- WHAT TO WORK ON: Repeat every line, exactly, from the very first through the one where "BEAD_PITCH = math.radians(18.0)" appears. Add nothing else.

Dataset items
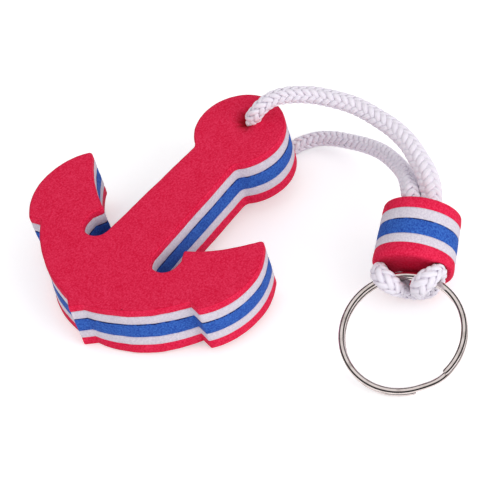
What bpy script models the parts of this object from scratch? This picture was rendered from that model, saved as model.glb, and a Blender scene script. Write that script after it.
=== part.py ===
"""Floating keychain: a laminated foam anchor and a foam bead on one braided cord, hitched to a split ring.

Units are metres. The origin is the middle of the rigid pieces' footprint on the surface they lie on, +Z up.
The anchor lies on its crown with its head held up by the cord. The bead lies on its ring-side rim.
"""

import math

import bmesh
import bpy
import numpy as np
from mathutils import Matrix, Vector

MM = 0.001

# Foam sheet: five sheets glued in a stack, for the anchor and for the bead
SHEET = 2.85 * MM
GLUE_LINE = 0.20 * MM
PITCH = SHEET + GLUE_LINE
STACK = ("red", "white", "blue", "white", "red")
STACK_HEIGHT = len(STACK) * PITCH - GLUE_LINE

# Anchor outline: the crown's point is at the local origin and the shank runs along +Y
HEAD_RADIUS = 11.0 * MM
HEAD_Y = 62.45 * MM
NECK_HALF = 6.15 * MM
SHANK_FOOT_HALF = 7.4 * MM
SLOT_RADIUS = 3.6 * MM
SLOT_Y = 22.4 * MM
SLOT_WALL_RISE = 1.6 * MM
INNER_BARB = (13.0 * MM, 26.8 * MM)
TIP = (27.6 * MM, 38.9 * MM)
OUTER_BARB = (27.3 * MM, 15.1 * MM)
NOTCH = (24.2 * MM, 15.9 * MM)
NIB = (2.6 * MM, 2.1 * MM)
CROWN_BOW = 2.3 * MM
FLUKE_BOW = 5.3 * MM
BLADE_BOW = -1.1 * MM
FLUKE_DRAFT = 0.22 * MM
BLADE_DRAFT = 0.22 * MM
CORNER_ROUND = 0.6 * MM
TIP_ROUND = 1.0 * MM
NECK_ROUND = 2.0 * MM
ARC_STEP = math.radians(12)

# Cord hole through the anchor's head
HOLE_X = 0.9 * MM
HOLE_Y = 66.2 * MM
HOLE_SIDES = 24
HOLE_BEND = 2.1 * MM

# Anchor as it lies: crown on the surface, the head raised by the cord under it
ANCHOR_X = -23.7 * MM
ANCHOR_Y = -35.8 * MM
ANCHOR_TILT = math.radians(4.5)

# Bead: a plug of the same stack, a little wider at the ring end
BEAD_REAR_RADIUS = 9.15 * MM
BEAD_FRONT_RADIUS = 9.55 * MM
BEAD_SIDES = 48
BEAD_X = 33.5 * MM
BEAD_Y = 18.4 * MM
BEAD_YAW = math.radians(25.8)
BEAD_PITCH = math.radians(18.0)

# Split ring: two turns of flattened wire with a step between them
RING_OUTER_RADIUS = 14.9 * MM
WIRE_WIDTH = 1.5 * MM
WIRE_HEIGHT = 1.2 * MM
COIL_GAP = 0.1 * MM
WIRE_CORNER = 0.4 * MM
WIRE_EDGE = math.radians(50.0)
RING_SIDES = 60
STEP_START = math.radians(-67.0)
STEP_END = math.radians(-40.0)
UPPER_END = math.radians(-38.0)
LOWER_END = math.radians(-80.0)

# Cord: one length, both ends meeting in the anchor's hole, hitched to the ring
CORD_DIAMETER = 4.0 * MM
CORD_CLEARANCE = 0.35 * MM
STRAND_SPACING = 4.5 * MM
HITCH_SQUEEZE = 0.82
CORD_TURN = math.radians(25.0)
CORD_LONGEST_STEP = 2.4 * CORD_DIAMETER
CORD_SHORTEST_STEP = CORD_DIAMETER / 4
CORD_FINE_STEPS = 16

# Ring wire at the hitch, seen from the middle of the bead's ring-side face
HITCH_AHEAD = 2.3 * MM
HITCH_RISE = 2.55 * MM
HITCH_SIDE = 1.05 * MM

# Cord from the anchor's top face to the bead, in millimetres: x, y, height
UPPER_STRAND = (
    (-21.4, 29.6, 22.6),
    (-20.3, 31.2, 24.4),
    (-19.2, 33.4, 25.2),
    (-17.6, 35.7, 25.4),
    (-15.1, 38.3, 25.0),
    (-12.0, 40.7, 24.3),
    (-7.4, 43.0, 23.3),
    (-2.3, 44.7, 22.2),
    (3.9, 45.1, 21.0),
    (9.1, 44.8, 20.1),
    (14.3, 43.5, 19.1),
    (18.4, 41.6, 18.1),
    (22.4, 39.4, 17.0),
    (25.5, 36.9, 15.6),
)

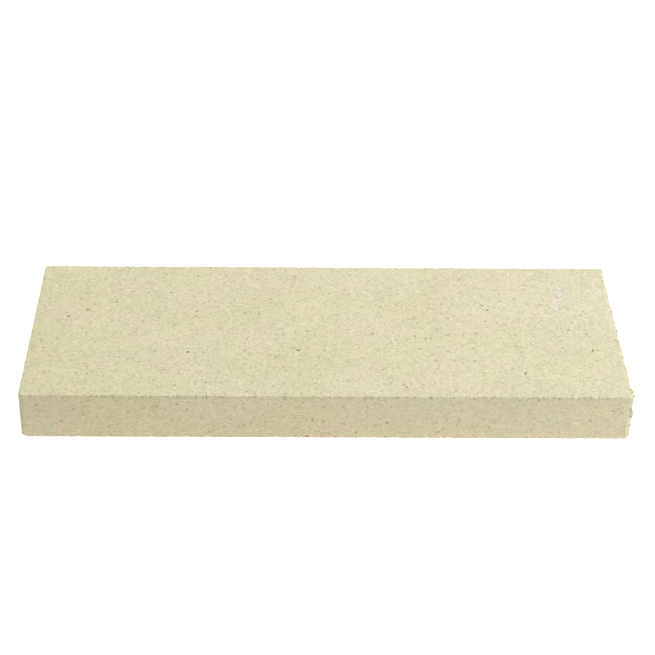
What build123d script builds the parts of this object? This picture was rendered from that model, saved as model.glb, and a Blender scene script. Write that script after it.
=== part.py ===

- RESPONSE TO THIS EXERCISE:
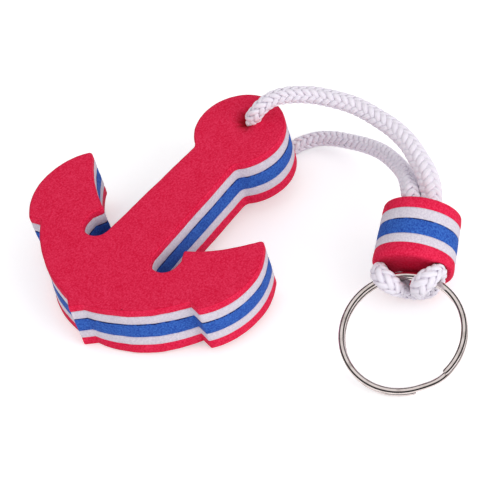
What bpy script models the parts of this object from scratch? This picture was rendered from that model, saved as model.glb, and a Blender scene script. Write that script after it.
=== part.py ===
"""Floating keychain: a laminated foam anchor and a foam bead on one braided cord, hitched to a split ring.

Units are metres. The origin is the middle of the rigid pieces' footprint on the surface they lie on, +Z up.
The anchor lies on its crown with its head held up by the cord. The bead lies on its ring-side rim.
"""

import math

import bmesh
import bpy
import numpy as np
from mathutils import Matrix, Vector

MM = 0.001

# Foam sheet: five sheets glued in a stack, for the anchor and for the bead
SHEET = 2.85 * MM
GLUE_LINE = 0.20 * MM
PITCH = SHEET + GLUE_LINE
STACK = ("red", "white", "blue", "white", "red")
STACK_HEIGHT = len(STACK) * PITCH - GLUE_LINE

# Anchor outline: the crown's point is at the local origin and the shank runs along +Y
HEAD_RADIUS = 11.0 * MM
HEAD_Y = 62.45 * MM
NECK_HALF = 6.15 * MM
SHANK_FOOT_HALF = 7.4 * MM
SLOT_RADIUS = 3.6 * MM
SLOT_Y = 22.4 * MM
SLOT_WALL_RISE = 1.6 * MM
INNER_BARB = (13.0 * MM, 26.8 * MM)
TIP = (27.6 * MM, 38.9 * MM)
OUTER_BARB = (27.3 * MM, 15.1 * MM)
NOTCH = (24.2 * MM, 15.9 * MM)
NIB = (2.6 * MM, 2.1 * MM)
CROWN_BOW = 2.3 * MM
FLUKE_BOW = 5.3 * MM
BLADE_BOW = -1.1 * MM
FLUKE_DRAFT = 0.22 * MM
BLADE_DRAFT = 0.22 * MM
CORNER_ROUND = 0.6 * MM
TIP_ROUND = 1.0 * MM
NECK_ROUND = 2.0 * MM
ARC_STEP = math.radians(12)

# Cord hole through the anchor's head
HOLE_X = 0.9 * MM
HOLE_Y = 66.2 * MM
HOLE_SIDES = 24
HOLE_BEND = 2.1 * MM

# Anchor as it lies: crown on the surface, the head raised by the cord under it
ANCHOR_X = -23.7 * MM
ANCHOR_Y = -35.8 * MM
ANCHOR_TILT = math.radians(4.5)

# Bead: a plug of the same stack, a little wider at the ring end
BEAD_REAR_RADIUS = 9.15 * MM
BEAD_FRONT_RADIUS = 9.55 * MM
BEAD_SIDES = 48
BEAD_X = 33.5 * MM
BEAD_Y = 18.4 * MM
BEAD_YAW = math.radians(25.8)
BEAD_PITCH = math.radians(18.0)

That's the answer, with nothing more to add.